Marco capisce che la nuova relazione è un dono del Signore, della Vita così clemente con lui, come una seconda possibilità che gli viene offerta per amare ed essere amato, questa volta su basi davvero diverse: vorrebbe che le loro strade diventassero una strada sola, “accada e nonostante qualsiasi sfida” (AL, nn. 131 e 132).
La coppia inizia un percorso di conoscenza sempre più approfondita, ma anche di accompagnamento spirituale. Marco ha voluto anche un affiancamento psicologico per poter riprendere in mano le vicende che lo hanno condotto a volersi sposare, anche se con Carla le cose non funzionavano così bene, fin dal fidanzamento.

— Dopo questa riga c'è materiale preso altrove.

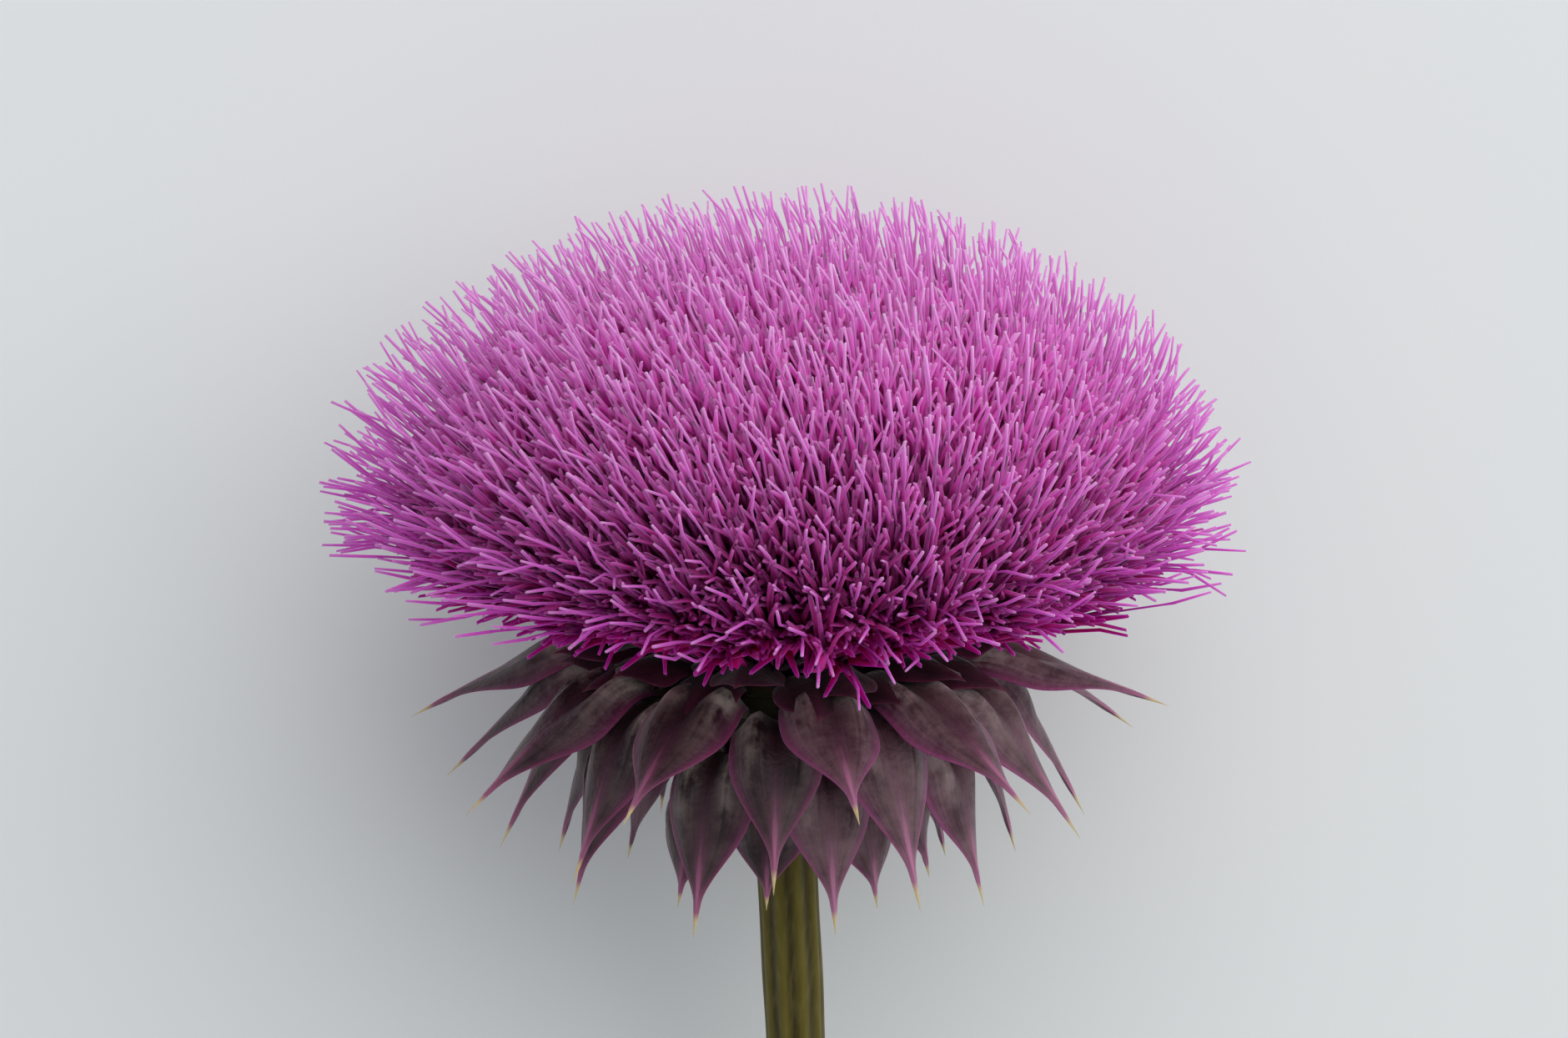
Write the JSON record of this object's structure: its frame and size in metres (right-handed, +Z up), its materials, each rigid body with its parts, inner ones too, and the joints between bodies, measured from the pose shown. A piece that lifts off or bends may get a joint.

La nostra voglia di fare giustizia sugli altri forse ci porterebbe a obiettare: “ci poteva pensare prima!”, “adesso cosa vuole?”, ma sarebbe bello provare a lasciare le nostre categorie e lasciarci raggiungere dallo stupore di una rinascita. Di creature che fino a qualche mese prima erano convinte di dover “pagare” il resto della vita gli errori commessi. E poi il dono. Gratuito, immeritato e risanante. Volti e cuori che sembrano riaprirsi alla luce. Solitudini superate.
Potremmo essere noi bisognosi un giorno di quella grazia. Sappiamo gioire e accompagnare fratelli e sorelle che desiderano ripartire e che dicono a chi crede di essere senza speranza che, invece, la vita è grande. Più grande dei nostri occhi limitati.